■ Exercise prompt
Take the entries below and print only the lines from the one with "Keep writing the" through the one with "of tone and gloss.", exactly as they stand, both ends included.

■ Dataset records
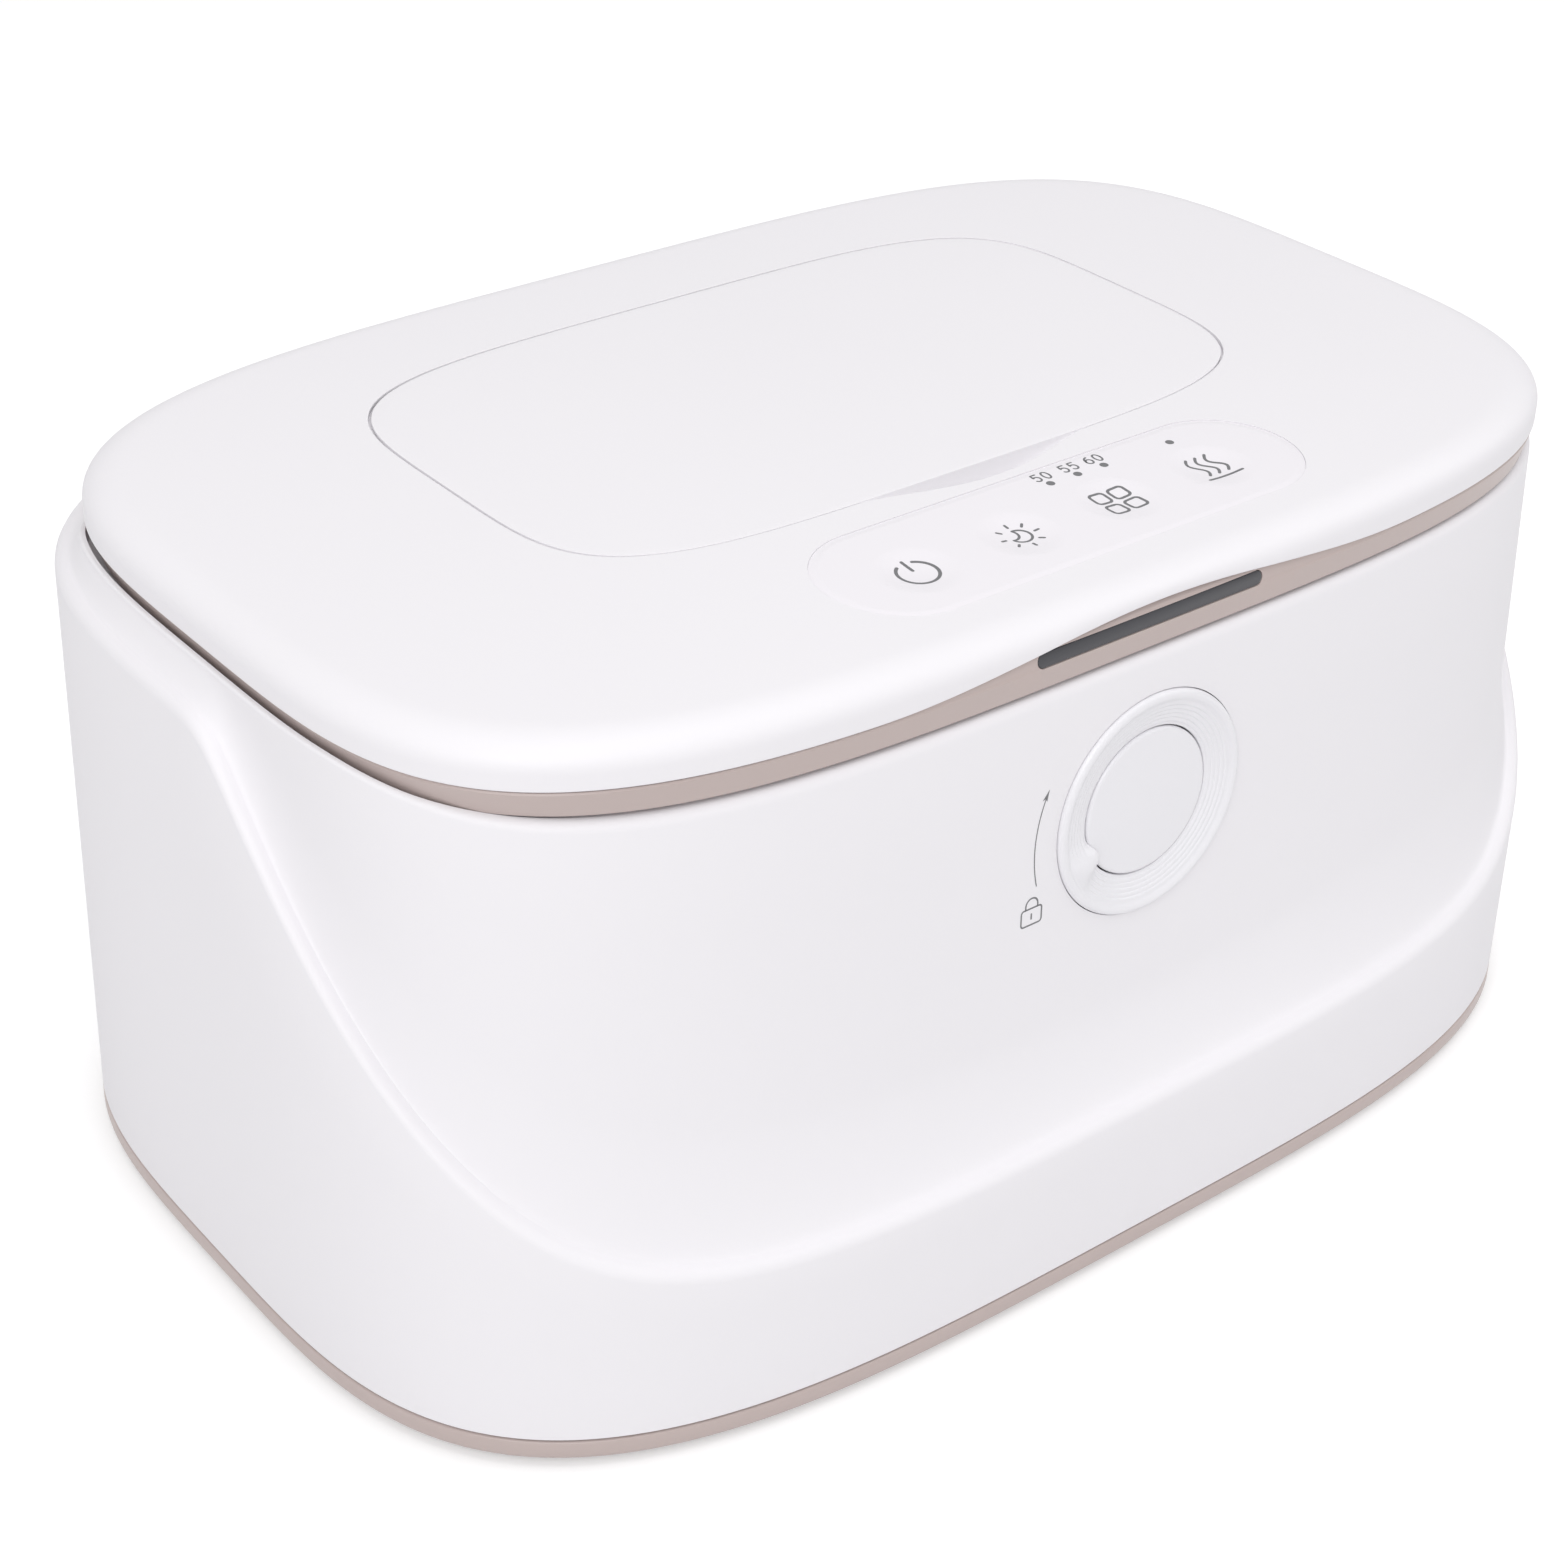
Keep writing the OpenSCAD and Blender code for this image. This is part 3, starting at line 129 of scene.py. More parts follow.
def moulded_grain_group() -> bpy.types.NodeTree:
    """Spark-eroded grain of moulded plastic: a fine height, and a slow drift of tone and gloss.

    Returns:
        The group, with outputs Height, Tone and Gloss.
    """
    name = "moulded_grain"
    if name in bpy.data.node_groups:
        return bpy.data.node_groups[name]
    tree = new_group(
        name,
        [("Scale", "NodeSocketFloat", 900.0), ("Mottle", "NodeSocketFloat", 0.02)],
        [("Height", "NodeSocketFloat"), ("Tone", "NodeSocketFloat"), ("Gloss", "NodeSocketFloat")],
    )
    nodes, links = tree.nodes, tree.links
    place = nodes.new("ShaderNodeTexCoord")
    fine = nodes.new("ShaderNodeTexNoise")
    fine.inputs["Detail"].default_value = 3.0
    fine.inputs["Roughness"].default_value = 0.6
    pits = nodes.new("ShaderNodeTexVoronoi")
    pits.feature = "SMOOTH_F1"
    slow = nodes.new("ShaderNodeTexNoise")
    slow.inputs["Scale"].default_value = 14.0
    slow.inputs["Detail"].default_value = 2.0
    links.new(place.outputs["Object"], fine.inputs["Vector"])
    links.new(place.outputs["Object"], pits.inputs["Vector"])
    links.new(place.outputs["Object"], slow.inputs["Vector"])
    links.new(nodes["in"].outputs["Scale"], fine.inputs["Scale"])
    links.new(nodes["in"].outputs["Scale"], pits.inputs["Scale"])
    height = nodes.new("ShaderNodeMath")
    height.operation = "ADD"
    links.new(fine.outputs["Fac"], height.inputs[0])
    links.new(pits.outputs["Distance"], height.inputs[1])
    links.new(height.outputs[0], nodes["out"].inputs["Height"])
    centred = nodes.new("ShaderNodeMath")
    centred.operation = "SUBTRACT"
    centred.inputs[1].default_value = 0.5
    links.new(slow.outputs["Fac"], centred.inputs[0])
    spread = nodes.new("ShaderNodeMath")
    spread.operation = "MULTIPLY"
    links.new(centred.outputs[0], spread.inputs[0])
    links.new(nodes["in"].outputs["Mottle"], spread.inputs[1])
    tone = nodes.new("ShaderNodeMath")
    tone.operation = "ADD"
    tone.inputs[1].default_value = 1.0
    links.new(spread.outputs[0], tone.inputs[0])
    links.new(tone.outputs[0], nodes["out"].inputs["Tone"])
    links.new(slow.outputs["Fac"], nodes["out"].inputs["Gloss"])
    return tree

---

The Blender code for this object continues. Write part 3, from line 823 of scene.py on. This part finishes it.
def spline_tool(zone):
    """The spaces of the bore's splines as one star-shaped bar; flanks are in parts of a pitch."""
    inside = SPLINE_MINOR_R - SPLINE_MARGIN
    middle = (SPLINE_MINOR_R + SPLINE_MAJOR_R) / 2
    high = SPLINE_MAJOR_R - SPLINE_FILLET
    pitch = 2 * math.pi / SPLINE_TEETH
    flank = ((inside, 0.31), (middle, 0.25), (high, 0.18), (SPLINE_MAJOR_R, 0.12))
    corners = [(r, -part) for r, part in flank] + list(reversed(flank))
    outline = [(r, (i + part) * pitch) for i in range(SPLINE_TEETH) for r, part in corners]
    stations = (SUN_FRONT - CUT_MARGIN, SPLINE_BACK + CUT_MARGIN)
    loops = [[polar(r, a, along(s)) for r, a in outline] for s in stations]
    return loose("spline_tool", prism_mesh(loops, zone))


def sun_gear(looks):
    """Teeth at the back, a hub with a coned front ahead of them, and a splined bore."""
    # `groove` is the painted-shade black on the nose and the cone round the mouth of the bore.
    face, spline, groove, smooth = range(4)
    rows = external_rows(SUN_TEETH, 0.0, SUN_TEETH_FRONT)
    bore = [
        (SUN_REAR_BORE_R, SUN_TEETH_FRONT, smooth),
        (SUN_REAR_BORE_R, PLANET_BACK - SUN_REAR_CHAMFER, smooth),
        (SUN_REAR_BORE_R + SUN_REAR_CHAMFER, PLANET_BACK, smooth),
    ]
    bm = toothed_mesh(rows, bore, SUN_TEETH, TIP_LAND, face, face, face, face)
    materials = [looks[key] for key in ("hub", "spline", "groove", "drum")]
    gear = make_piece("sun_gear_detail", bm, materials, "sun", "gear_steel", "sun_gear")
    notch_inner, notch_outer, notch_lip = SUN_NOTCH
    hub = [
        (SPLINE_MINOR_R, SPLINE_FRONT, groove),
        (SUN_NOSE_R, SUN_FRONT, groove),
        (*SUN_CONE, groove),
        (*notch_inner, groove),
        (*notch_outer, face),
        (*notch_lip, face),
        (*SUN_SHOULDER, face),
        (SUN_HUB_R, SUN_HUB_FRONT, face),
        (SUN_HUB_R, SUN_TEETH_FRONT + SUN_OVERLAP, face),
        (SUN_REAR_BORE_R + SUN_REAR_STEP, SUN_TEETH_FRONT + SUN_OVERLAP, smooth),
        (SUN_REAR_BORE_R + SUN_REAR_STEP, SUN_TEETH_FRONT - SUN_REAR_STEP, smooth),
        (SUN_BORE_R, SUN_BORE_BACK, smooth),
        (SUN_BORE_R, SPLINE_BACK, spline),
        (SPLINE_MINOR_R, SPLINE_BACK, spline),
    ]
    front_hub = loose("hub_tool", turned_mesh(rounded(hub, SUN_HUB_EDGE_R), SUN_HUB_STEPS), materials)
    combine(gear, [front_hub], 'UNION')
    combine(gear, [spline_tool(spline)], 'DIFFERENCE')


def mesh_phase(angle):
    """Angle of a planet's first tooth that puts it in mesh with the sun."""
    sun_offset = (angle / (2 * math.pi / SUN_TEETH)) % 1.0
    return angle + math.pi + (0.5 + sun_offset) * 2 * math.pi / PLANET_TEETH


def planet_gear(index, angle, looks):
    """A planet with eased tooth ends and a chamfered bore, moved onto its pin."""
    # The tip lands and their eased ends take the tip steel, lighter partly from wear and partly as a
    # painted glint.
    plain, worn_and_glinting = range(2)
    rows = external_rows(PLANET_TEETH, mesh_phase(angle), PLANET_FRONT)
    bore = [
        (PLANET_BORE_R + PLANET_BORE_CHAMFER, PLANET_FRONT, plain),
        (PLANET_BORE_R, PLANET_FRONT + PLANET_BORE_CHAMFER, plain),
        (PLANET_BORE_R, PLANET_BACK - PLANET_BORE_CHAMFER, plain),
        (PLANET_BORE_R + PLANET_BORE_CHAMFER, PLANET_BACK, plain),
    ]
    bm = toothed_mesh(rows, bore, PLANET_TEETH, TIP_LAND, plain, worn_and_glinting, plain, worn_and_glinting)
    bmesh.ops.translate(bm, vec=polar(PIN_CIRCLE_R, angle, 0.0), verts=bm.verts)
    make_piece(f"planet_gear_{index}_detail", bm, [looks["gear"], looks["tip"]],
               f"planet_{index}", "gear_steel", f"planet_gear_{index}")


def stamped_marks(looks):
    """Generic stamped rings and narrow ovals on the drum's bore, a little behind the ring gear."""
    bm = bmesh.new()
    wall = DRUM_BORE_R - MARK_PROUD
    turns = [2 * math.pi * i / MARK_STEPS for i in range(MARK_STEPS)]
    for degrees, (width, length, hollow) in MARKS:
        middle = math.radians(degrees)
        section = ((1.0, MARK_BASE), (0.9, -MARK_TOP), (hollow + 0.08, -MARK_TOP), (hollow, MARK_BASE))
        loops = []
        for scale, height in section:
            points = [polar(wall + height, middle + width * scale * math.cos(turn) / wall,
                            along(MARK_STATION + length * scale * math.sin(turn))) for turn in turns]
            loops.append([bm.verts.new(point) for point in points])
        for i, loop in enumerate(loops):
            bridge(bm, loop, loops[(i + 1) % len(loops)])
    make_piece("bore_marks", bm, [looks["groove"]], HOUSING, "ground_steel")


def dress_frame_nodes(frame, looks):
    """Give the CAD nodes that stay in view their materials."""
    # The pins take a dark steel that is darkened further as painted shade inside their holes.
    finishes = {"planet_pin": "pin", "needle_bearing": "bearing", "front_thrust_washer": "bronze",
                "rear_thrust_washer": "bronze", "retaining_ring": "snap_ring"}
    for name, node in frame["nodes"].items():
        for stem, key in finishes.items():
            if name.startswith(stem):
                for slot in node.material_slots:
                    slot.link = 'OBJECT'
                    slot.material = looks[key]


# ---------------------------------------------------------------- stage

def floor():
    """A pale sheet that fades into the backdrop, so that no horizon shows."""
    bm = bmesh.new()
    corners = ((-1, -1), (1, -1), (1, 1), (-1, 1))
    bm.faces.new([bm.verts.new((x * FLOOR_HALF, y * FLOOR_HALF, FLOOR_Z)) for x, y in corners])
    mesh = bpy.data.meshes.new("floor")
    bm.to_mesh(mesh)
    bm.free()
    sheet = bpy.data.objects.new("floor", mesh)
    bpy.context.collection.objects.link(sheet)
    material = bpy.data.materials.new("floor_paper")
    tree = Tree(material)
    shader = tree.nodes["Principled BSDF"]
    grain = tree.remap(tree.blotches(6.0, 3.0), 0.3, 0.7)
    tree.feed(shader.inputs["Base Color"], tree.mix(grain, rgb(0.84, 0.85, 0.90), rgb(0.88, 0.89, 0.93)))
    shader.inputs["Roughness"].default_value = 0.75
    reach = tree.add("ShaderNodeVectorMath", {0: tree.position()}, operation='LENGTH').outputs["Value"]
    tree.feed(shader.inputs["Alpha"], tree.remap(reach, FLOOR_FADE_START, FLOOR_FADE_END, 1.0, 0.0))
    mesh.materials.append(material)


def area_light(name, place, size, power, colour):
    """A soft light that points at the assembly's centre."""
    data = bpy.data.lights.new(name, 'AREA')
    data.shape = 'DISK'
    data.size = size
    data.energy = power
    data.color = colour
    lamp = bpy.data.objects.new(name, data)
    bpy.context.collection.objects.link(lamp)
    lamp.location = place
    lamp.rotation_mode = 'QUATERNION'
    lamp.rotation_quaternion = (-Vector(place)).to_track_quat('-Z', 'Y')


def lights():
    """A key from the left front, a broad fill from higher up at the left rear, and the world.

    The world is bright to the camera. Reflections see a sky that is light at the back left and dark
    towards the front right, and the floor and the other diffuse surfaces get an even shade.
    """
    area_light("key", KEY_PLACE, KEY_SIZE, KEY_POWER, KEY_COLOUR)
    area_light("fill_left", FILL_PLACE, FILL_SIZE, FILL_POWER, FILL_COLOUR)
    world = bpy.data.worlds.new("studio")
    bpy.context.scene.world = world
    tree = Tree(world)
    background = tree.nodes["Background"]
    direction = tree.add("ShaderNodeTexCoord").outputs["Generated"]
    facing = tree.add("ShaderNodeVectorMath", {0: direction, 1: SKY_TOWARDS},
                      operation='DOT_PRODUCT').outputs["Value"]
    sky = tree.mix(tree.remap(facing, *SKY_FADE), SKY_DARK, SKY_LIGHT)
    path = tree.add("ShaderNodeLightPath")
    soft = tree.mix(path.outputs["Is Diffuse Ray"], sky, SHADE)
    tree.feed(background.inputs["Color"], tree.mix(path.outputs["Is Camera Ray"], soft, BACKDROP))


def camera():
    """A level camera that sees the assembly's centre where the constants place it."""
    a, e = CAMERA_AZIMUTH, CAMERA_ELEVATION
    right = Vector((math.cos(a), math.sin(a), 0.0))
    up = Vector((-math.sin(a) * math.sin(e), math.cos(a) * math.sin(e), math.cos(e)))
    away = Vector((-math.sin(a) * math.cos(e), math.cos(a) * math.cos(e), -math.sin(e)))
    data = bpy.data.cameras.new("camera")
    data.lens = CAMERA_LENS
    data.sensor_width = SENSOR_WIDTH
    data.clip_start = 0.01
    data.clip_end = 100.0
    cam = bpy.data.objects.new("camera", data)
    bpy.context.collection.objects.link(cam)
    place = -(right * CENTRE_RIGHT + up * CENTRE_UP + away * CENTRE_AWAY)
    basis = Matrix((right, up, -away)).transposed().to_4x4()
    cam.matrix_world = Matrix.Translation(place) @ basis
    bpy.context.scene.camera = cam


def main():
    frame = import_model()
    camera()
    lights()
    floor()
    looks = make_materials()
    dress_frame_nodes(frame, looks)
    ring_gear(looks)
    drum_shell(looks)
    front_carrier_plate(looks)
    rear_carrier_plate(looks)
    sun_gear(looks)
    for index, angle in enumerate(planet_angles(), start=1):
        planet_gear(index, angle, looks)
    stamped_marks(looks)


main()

■ Task solution
Keep writing the OpenSCAD and Blender code for this image. This is part 3, starting at line 129 of scene.py. More parts follow.
def moulded_grain_group() -> bpy.types.NodeTree:
    """Spark-eroded grain of moulded plastic: a fine height, and a slow drift of tone and gloss.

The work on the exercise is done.